**Source data**
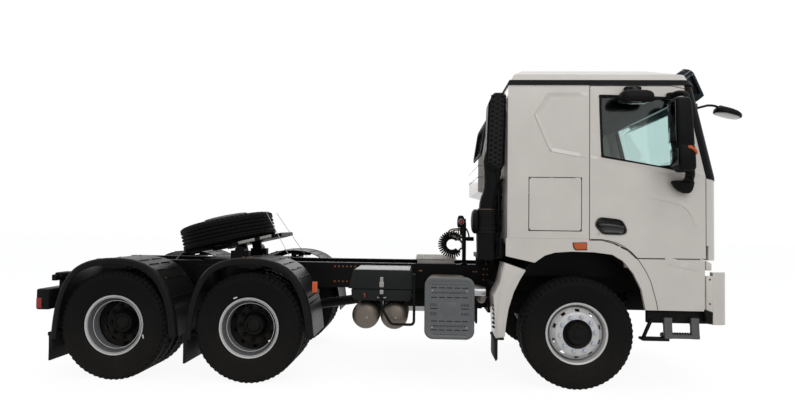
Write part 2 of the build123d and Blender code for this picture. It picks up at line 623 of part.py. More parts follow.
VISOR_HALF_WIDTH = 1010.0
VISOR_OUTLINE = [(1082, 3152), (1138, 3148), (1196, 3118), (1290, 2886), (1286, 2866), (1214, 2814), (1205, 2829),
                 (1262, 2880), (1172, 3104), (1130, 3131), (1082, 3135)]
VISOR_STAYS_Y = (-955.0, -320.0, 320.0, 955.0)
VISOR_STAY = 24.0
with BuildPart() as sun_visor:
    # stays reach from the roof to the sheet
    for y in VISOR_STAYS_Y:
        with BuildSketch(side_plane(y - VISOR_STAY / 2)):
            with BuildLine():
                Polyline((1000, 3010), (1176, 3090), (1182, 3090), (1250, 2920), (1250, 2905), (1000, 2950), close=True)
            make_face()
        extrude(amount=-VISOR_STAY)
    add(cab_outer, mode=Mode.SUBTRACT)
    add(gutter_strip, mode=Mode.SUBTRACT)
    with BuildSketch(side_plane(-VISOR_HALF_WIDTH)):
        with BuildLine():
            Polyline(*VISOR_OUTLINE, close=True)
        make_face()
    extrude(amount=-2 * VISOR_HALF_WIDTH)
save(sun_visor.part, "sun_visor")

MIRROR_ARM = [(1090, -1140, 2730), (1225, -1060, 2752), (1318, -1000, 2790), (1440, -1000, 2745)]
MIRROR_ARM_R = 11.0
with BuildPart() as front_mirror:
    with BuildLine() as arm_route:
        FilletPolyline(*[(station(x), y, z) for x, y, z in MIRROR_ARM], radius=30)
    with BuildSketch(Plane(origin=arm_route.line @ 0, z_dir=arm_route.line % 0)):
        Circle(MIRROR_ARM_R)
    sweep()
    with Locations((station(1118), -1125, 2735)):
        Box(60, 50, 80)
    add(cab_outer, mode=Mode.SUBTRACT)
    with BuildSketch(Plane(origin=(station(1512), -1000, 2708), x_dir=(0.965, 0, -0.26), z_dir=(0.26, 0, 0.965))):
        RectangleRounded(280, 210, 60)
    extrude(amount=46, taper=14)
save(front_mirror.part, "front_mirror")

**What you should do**
Set out the complete listing exactly as shown.

**Solution for this problem**
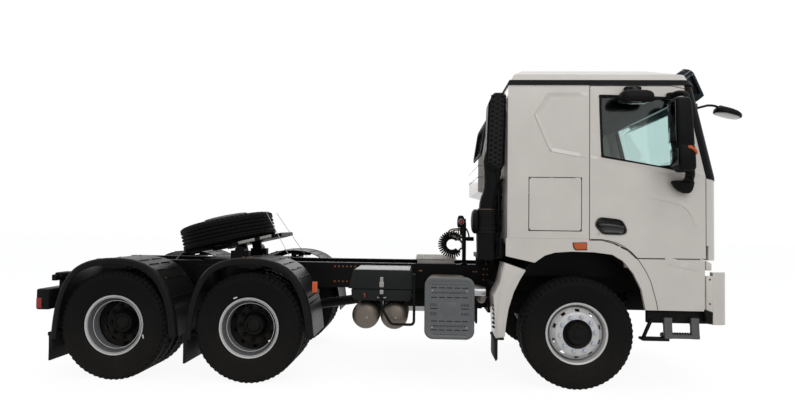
Write part 2 of the build123d and Blender code for this picture. It picks up at line 623 of part.py. More parts follow.
VISOR_HALF_WIDTH = 1010.0
VISOR_OUTLINE = [(1082, 3152), (1138, 3148), (1196, 3118), (1290, 2886), (1286, 2866), (1214, 2814), (1205, 2829),
                 (1262, 2880), (1172, 3104), (1130, 3131), (1082, 3135)]
VISOR_STAYS_Y = (-955.0, -320.0, 320.0, 955.0)
VISOR_STAY = 24.0
with BuildPart() as sun_visor:
    # stays reach from the roof to the sheet
    for y in VISOR_STAYS_Y:
        with BuildSketch(side_plane(y - VISOR_STAY / 2)):
            with BuildLine():
                Polyline((1000, 3010), (1176, 3090), (1182, 3090), (1250, 2920), (1250, 2905), (1000, 2950), close=True)
            make_face()
        extrude(amount=-VISOR_STAY)
    add(cab_outer, mode=Mode.SUBTRACT)
    add(gutter_strip, mode=Mode.SUBTRACT)
    with BuildSketch(side_plane(-VISOR_HALF_WIDTH)):
        with BuildLine():
            Polyline(*VISOR_OUTLINE, close=True)
        make_face()
    extrude(amount=-2 * VISOR_HALF_WIDTH)
save(sun_visor.part, "sun_visor")

MIRROR_ARM = [(1090, -1140, 2730), (1225, -1060, 2752), (1318, -1000, 2790), (1440, -1000, 2745)]
MIRROR_ARM_R = 11.0
with BuildPart() as front_mirror:
    with BuildLine() as arm_route:
        FilletPolyline(*[(station(x), y, z) for x, y, z in MIRROR_ARM], radius=30)
    with BuildSketch(Plane(origin=arm_route.line @ 0, z_dir=arm_route.line % 0)):
        Circle(MIRROR_ARM_R)
    sweep()
    with Locations((station(1118), -1125, 2735)):
        Box(60, 50, 80)
    add(cab_outer, mode=Mode.SUBTRACT)
    with BuildSketch(Plane(origin=(station(1512), -1000, 2708), x_dir=(0.965, 0, -0.26), z_dir=(0.26, 0, 0.965))):
        RectangleRounded(280, 210, 60)
    extrude(amount=46, taper=14)
save(front_mirror.part, "front_mirror")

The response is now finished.